*Task statement*
Within the data that follows, how many lines carry the string "joints"? Give the number alone.
-------- Dataset section
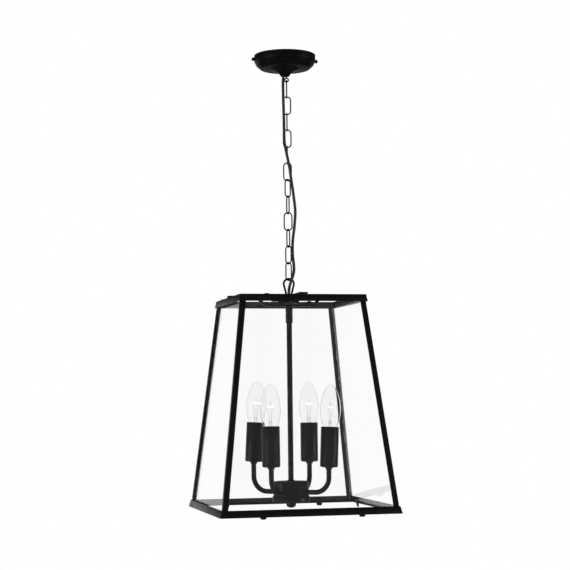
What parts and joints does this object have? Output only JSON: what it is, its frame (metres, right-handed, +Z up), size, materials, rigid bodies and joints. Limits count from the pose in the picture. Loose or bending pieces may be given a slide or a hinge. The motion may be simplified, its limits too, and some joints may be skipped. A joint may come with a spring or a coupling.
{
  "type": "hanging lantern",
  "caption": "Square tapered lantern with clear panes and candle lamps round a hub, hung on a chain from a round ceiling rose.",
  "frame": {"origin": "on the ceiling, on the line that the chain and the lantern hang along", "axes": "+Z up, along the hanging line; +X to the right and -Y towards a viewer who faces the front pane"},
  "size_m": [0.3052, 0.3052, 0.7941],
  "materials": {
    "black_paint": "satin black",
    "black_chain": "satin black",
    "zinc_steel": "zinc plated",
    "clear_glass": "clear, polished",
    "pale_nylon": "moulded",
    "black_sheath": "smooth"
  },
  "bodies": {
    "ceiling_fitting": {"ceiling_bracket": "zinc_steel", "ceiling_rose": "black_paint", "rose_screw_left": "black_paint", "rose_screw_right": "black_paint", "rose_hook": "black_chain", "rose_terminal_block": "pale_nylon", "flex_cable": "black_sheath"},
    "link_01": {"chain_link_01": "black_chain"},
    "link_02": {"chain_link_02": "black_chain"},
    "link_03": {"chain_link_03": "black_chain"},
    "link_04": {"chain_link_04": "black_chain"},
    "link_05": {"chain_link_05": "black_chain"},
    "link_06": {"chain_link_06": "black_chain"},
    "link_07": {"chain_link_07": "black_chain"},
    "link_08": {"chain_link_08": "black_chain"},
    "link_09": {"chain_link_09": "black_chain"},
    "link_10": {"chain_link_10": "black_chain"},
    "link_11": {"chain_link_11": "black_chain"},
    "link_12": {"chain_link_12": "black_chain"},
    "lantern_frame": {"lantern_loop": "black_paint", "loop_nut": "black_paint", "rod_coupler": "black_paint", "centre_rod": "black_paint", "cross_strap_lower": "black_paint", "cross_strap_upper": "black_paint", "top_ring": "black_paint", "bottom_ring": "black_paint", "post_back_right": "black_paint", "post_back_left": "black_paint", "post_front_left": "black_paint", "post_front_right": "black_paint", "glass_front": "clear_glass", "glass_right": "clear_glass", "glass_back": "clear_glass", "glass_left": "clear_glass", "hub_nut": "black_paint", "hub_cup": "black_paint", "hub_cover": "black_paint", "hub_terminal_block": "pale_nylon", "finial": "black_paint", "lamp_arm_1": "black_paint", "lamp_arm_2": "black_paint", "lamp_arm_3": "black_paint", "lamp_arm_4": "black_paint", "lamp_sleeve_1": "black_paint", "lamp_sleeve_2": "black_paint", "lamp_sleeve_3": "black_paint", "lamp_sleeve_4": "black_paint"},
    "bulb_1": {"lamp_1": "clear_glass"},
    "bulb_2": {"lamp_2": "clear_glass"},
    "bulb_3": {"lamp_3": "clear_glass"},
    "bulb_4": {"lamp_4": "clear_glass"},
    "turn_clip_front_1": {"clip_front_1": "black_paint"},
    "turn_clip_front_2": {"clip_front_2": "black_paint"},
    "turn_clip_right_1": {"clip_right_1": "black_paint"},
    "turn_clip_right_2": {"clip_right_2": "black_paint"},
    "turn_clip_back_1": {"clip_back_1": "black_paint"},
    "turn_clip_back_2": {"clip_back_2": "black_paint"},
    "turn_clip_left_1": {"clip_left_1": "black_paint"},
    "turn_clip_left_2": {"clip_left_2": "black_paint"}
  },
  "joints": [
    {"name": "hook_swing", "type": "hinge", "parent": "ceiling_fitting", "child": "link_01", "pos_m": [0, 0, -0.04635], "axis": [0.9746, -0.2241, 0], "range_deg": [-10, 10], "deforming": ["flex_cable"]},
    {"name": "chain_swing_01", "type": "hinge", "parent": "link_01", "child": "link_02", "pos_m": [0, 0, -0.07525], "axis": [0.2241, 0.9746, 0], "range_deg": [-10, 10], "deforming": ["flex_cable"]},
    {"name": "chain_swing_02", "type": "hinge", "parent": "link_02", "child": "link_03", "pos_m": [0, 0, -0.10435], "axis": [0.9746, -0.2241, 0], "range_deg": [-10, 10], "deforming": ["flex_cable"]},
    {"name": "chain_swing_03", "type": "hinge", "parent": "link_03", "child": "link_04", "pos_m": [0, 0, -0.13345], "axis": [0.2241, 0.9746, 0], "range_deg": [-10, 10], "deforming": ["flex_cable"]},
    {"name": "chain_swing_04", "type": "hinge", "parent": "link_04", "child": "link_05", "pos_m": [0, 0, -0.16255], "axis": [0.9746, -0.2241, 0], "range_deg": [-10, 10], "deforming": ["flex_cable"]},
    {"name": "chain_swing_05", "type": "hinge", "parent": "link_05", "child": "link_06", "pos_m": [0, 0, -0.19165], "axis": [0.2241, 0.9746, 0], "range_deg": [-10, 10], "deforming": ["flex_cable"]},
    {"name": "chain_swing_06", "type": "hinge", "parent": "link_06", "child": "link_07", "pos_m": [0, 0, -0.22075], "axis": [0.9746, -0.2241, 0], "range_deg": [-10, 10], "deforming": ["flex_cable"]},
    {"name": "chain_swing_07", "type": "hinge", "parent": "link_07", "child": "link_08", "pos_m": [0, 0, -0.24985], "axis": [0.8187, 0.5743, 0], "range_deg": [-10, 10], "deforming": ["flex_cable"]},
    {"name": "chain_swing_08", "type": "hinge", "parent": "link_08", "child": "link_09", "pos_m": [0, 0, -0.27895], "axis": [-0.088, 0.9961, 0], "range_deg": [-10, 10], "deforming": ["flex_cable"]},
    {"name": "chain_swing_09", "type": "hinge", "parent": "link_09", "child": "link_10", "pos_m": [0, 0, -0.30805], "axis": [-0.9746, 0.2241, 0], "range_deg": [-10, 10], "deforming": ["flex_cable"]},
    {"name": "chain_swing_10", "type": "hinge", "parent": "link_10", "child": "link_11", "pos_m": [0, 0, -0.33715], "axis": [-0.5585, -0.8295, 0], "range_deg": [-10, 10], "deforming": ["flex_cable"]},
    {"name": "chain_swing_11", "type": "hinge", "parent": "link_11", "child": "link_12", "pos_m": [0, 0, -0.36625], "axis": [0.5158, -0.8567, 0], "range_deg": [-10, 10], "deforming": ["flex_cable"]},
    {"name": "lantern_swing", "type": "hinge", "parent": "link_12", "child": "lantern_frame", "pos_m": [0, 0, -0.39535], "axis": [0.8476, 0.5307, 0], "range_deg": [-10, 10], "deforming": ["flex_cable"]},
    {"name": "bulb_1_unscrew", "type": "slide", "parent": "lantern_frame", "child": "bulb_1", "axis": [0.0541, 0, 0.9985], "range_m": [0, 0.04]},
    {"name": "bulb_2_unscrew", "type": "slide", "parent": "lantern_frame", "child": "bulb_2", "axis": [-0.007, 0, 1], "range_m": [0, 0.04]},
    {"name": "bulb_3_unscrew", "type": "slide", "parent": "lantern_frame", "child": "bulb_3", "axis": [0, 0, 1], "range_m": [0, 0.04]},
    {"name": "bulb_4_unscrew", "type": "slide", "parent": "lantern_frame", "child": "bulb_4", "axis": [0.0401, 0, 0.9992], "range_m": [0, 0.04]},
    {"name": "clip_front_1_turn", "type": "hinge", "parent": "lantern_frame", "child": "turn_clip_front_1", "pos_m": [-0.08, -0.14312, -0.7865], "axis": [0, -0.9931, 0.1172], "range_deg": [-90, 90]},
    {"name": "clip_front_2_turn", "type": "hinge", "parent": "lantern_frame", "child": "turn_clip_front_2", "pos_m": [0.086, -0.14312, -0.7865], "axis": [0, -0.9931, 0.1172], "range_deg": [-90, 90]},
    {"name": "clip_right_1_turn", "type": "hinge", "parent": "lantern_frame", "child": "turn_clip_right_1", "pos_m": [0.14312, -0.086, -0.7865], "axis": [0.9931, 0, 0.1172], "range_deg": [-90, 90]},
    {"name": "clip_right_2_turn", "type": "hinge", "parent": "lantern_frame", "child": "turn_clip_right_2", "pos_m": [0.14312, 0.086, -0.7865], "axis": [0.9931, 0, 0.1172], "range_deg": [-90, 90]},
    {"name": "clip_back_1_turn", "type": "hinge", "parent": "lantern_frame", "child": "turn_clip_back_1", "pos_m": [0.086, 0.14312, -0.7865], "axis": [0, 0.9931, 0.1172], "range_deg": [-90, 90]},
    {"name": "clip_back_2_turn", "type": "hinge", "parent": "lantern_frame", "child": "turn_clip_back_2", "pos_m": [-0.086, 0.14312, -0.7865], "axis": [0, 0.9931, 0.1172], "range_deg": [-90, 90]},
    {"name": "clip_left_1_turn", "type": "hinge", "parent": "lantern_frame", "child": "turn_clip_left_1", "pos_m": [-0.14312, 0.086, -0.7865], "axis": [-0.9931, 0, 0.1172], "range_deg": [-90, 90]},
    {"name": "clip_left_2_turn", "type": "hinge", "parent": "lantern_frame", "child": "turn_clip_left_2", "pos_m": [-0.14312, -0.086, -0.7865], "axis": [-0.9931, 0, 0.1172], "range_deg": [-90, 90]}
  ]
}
----------------
*Solution to the exercise*
2